Nous proposons de créer dans chaque établissement plusieurs classes de niveau par classe d’âge, le nombre de niveaux variant avec l’effectif de l’établissement.
Cette mesure facilite grandement le travail des enseignants, qui ont des classes plus homogènes.
Le danger est la constitution de filières, les élèves restant définitivement classés au même niveau. Pour y remédier, il faut adopter un objectif de mobilité, en fin d’année voire en cours d’année. Sur une année, les enseignants et l’établissement s’imposeraient une mobilité minimale pour la moitié des élèves par exemple.
NB. Les niveaux les plus faibles devraient être pris en charge par des enseignants spécialisés.
• Assistance et dépannage
Pour les élèves qui suivent normalement et qui à un moment donné, "décrochent" dans une discipline, des moyens d’assistance immédiate doivent être mise en place.

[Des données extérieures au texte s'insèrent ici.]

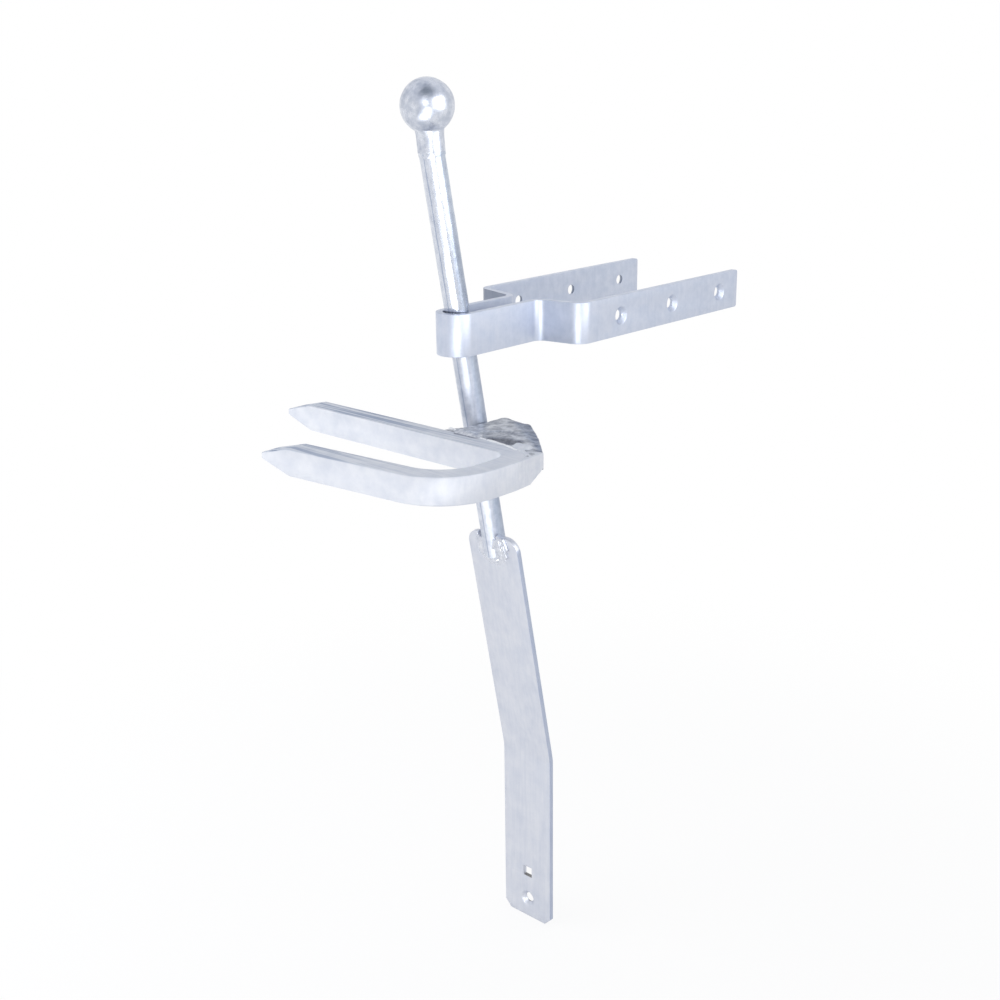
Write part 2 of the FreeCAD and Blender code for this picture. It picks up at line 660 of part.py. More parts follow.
def hook_corners():
    """Corners of the hook in plan. The side at the leg runs into it and is cut to seat."""
    leg = "sizes.staple_offset"
    inside_leg = "(sizes.staple_offset - sizes.bar_width / 4)"
    nose = "(sizes.staple_offset + sizes.hook_reach)"
    nose_low = "(%s - sizes.hook_nose_width)" % CATCH_Y
    ramp_end_y = "(sizes.staple_bow + sizes.hook_end_inset)"
    ramp_end_x = "(%s - (%s - %s) / tan(sizes.hook_ramp_angle * 1 deg))" % (
        nose, nose_low, ramp_end_y)
    bulge_x = "((%s + %s) / 2 + sizes.hook_ramp_bulge * sin(sizes.hook_ramp_angle * 1 deg))" % (
        nose, ramp_end_x)
    bulge_y = "((%s + %s) / 2 - sizes.hook_ramp_bulge * cos(sizes.hook_ramp_angle * 1 deg))" % (
        nose_low, ramp_end_y)
    back = "(%s - sizes.hook_arm_width)" % CATCH_Y
    hollow_far = "(%s + sizes.hook_hollow_width)" % leg
    toe_x = "(%s + sizes.hook_toe_reach)" % leg
    toe_slope = "(sizes.hook_toe_rise / sizes.hook_toe_reach)"
    toe_y = "(%s + sizes.hook_toe_rise + %s * sizes.bar_width / 4)" % (CATCH_Y, toe_slope)
    return [
        (inside_leg, toe_y),
        (toe_x, CATCH_Y),
        (nose, CATCH_Y),
        (nose, nose_low),
        (bulge_x, bulge_y),
        (ramp_end_x, ramp_end_y),
        ("sizes.staple_offset - sizes.bar_width * 0.75", ramp_end_y),
        ("sizes.staple_offset - sizes.bar_width * 0.75",
         "%s - sizes.hook_hollow_back - sizes.hook_hollow_slant" % back),
        (leg, "%s - sizes.hook_hollow_back - sizes.hook_hollow_slant" % back),
        (hollow_far, "%s - sizes.hook_hollow_back" % back),
        (hollow_far, back),
        (inside_leg, back),
    ]


def make_hook(staple):
    body = new_body("hook_blank")
    plan = new_sketch(body, "hook_plan", "XY_Plane")
    corners = hook_corners()
    draw_outline(plan, corners)
    feature = pad(body, "hook_bar", plan, "sizes.hook_thickness")
    noses = [("hook_nose_back", *corners[2], "sizes.hook_nose_radius"),
             ("hook_nose_front", *corners[3], "sizes.hook_nose_radius"),
             ("hook_hollow_corner", *corners[9], "sizes.hook_nose_radius"),
             ("hook_hollow_back_corner", *corners[10], "sizes.hook_nose_radius")]
    round_corners(body, feature, noses)
    body.setExpression("Placement.Base.z",
                       "sizes.staple_foot + sizes.bar_height - sizes.hook_thickness")
    return cut_away("catch_hook", body, staple)


def make_seam_weld(name, y, length, staple, hook):
    """A low round bead of weld on the seam between the staple's leg and the hook."""
    body = new_body(name + "_bead")
    end = new_sketch(body, name + "_end", "XZ_Plane")
    rise, half_width = "sizes.hook_weld_rise", "(sizes.hook_weld_width / 2)"
    radius = "((%s^2 + %s^2) / (2 * %s))" % (half_width, rise, rise)
    draw_circle(end, ("0", "%s - %s" % (rise, radius)), "2 * " + radius)
    feature = pad(body, name + "_bar", end, length, True)
    rims = edges_of(feature, lambda edge: edge.Curve.TypeId == "Part::GeomCircle")
    dress(body, "Chamfer", name + "_slopes", feature, rims, rise)
    body.setExpression("Placement.Base.x", "sizes.staple_offset")
    body.setExpression("Placement.Base.y", y)
    body.setExpression("Placement.Base.z", "sizes.staple_foot + sizes.bar_height")
    off_staple = cut_away(name + "_off_staple", body, staple)
    return cut_away(name, off_staple, hook)


def check_document():
    for thing in doc.Objects:
        faults = [state for state in thing.State if state in ("Invalid", "Error")]
        if faults:
            raise RuntimeError("%s: %s" % (thing.Label, thing.State))


def write_parts(parts):
    os.makedirs("parts", exist_ok=True)
    for thing in parts:
        if not thing.Shape.isValid() or not thing.Shape.Solids:
            raise RuntimeError("bad shape: " + thing.Label)
        thing.Shape.exportStep("parts/%s.step" % thing.Label)


def main():
    fill_sheet()
    leaf = make_spring_leaf()
    rod = make_rod()
    knob = make_knob()
    rod_weld = make_rod_weld(leaf, rod)
    knob_weld = make_knob_weld(rod, knob)
    strap = make_guide_strap()
    staple = make_staple()
    hook = make_hook(staple)
    arm_weld = make_seam_weld("arm_weld", "%s - sizes.hook_arm_width / 2" % CATCH_Y,
                              "sizes.hook_weld_length", staple, hook)
    end_weld = make_seam_weld("end_weld", "sizes.staple_bow + sizes.hook_weld_end_inset",
                              "sizes.hook_weld_end_length", staple, hook)
    doc.recompute()
    check_document()
    write_parts([leaf, rod, knob, rod_weld, knob_weld, strap, staple, hook,
                 arm_weld, end_weld])


main()
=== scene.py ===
import math

import bmesh
import bpy
from mathutils import Matrix, Vector, noise


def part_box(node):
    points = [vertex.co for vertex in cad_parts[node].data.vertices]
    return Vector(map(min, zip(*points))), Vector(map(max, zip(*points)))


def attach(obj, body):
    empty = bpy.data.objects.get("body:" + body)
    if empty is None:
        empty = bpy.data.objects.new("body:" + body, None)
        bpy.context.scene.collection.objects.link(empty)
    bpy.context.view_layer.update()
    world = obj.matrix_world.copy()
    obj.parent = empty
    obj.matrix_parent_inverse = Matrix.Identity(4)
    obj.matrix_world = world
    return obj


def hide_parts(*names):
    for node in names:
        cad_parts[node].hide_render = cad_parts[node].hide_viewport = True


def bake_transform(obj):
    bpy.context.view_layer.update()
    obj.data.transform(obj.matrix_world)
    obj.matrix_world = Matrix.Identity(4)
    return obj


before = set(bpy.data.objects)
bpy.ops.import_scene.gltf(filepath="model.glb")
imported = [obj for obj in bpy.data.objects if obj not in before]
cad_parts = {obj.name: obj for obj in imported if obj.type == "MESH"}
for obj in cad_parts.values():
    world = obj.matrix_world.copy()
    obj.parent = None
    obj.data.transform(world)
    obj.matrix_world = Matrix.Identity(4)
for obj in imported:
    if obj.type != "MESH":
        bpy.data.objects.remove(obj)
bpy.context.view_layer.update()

# A galvanised gate latch on a white ground. Metres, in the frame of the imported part:
# +X along the gate's rail, +Y through the gate, +Z up. Lengths written with MM are millimetres.

MM = 0.001
UP = (0, 0, 1)
FIXED, SWING = "fixed", "swing"


def mm(*values):
    return Vector(values) * MM


# Meshes.

JOIN_DISTANCE = 0.001 * MM
FLAT_ANGLE = math.radians(0.5)
EDGE_ANGLE = math.radians(28)
CREASE, ROUND_CREASE = math.radians(35), math.radians(60)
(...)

La solution la meilleure, lorsqu’elle est applicable localement, est l’existence d’enseignants spécialisés capables de reprendre des élèves séparément ou en petit groupe, pour une intervention de rattrapage de courte durée.
• Maternelles
La mise en place de moyens permettant de prendre en charge efficacement les enfants non francophones et mauvais francophones diminuerait significativement les échecs en CP.

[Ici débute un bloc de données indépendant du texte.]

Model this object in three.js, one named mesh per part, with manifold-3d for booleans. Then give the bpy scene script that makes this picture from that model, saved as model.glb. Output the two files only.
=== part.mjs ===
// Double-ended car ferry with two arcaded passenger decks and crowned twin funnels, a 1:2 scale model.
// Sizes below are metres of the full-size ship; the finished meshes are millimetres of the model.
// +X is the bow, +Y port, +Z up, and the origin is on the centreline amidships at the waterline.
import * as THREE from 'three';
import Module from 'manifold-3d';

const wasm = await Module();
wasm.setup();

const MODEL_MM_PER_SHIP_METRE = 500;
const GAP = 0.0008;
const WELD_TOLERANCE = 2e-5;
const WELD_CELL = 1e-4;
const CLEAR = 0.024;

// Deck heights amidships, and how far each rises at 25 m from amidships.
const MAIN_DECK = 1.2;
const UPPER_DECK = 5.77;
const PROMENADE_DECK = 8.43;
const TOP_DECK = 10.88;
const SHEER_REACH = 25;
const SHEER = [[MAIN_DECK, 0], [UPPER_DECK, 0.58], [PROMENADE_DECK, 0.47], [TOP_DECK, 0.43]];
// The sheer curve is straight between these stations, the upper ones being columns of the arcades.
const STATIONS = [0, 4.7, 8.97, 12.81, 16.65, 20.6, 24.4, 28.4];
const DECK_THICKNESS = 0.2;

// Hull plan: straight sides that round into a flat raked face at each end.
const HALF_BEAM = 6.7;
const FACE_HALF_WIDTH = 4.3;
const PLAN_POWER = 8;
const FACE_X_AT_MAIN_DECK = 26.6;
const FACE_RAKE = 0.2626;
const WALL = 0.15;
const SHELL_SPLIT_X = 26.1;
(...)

• Nous avons précédemment évoqué le cas des handicaps lourds.
Remarque : le redoublement
Autrefois, le principal remède contre les difficultés scolaires était le redoublement.
Aujourd’hui, le redoublement n’a plus la faveur des spécialistes. Certains experts ont même "démontré" statistiquement que le redoublement ne servait à rien.

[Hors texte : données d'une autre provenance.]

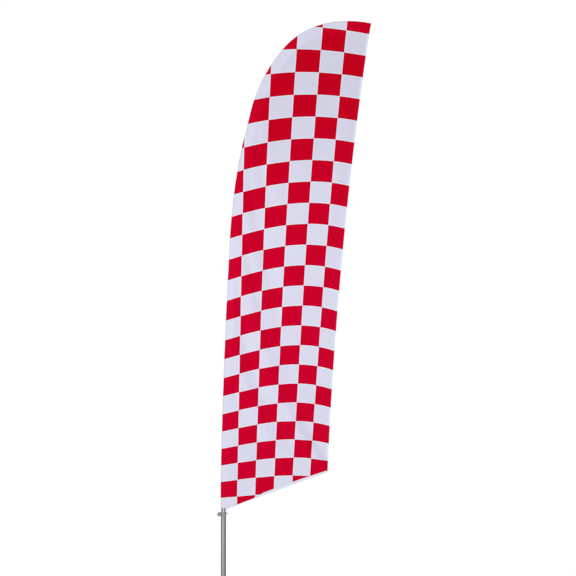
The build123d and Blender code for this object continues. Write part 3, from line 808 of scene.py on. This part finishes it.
def sail_outline():
    """The cloth's flat outline, foot of the seam first, and which points are sewn to the sleeve."""
    seam = [SLEEVE_START + (POLE_RUN - SLEEVE_START) * k / SEAM_STEPS for k in range(SEAM_STEPS + 1)]
    outline = [from_pole(run, seam_distance(run) - SEAM_LAP) for run in seam]
    outline += [fly_point(1 - k / FLY_STEPS) for k in range(1, FLY_STEPS)]
    outline += [bottom_point(1 - k / BOTTOM_STEPS) for k in range(BOTTOM_STEPS)]
    return outline, [k < len(seam) for k in range(len(outline))]


def inside_outline(point, outline, margin):
    """True if a point is inside the outline and at least margin from it."""
    inside = False
    for a, b in zip(outline, outline[1:] + outline[:1]):
        if (a.y > point.y) != (b.y > point.y):
            if point.x < a.x + (b.x - a.x) * (point.y - a.y) / (b.y - a.y):
                inside = not inside
        if (a - point).length < margin:
            return False
    return inside


def flat_sail():
    """Points and triangles of the cloth laid flat."""
    outline, sewn = sail_outline()
    points = list(outline)
    low_x, high_x = min(p.x for p in outline), max(p.x for p in outline)
    low_z, high_z = min(p.y for p in outline), max(p.y for p in outline)
    for row in range(int((high_z - low_z) / GRID_ROW) + 1):
        z = low_z + GRID_ROW * row
        shift = GRID / 2 if row % 2 else 0.0
        for column in range(int((high_x - low_x) / GRID) + 2):
            point = Vector((low_x + shift + GRID * column, z))
            if inside_outline(point, outline, GRID_CLEARANCE):
                points.append(point)
                sewn.append(False)
    edges = [(k, (k + 1) % len(outline)) for k in range(len(outline))]
    made, _, faces, origins, _, _ = delaunay_2d_cdt(points, edges, [], 1, 1e-6)
    sewn = [bool(source) and sewn[source[0]] for source in origins]
    return made, [tuple(face) for face in faces], sewn


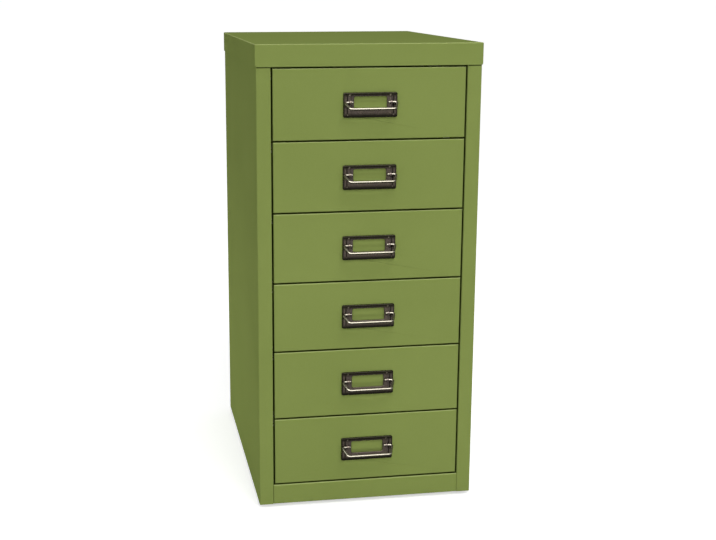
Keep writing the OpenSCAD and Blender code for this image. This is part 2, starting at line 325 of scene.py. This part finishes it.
def cap_shadow_mask(tree):
    """Where a shadow line is painted: 1 on the stiles in a narrow band right under the cap's
    flange.
    """
    axes = split(tree, object_place(tree))
    band = within(tree, axes["Z"], CAP_EDGE_Z - CAP_SHADOW_H, CAP_EDGE_Z + SHADE_SOFT, SHADE_SOFT)
    front = spread(tree, axes["Y"], 1, 0, FRONT_Y, FRONT_Y + SHADE_SOFT)
    return least(tree, band, front)


def green_paint(name, paints_gap_shade):
    """Satin powder coat on sheet steel: orange peel, drifting tone, a painted highlight on upward
    folds, and where wanted painted shade in the gaps and a painted shadow line under the cap.
    """
    material, tree, shader = blank_material(name)
    place = object_place(tree)
    specks = noise(tree, place, SPECK_SIZE, roughness=0.6)
    smear = noise(tree, object_place(tree, SMEAR_SCALE), SMEAR_SIZE, detail=4, distortion=0.6)
    colour = toned(tree, noise(tree, place, DRIFT_SIZE, detail=3), PAINT_TONES)
    colour = between(tree, spread(tree, specks, 0, SPECK_SHARE), colour, PAINT_SPECK)
    # Painted highlight on the folds that look upwards
    colour = between(tree, fold_highlight_mask(tree), colour, PAINT_FOLD_HIGHLIGHT)
    if paints_gap_shade:
        # Painted shade in the gaps round the fronts
        colour = between(tree, gap_shade_mask(tree), colour, PAINT_GAP_SHADE)
        # Painted shadow line under the cap's flange
        colour = between(tree, cap_shadow_mask(tree), colour, PAINT_CAP_SHADOW)
    wave = noise(tree, place, WAVE_SIZE, detail=1)
    peel = noise(tree, place, PEEL_SIZE)
    feed(tree, shader, {
        "Base Color": colour,
        "Roughness": spread(tree, smear, *PAINT_ROUGHNESS),
        "Specular IOR Level": 0,
        "Normal": bumps(tree, (wave, WAVE_DEPTH), (peel, PEEL_DEPTH)),
    })
    return material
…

Les raisonnements tranchants sont rarement justes. Il semble assez évident que, dans certaines situations, selon les causes des difficultés, selon les élèves, et selon les enseignants, le redoublement peut être utile ou inutile.
Les mesures que nous préconisons auraient à coup sûr pour effet de diminuer fortement l’échec scolaire et donc le besoin de soutien. Mais cela n’implique pas la disparition a priori du redoublement. C’est l’expérience qui tranchera.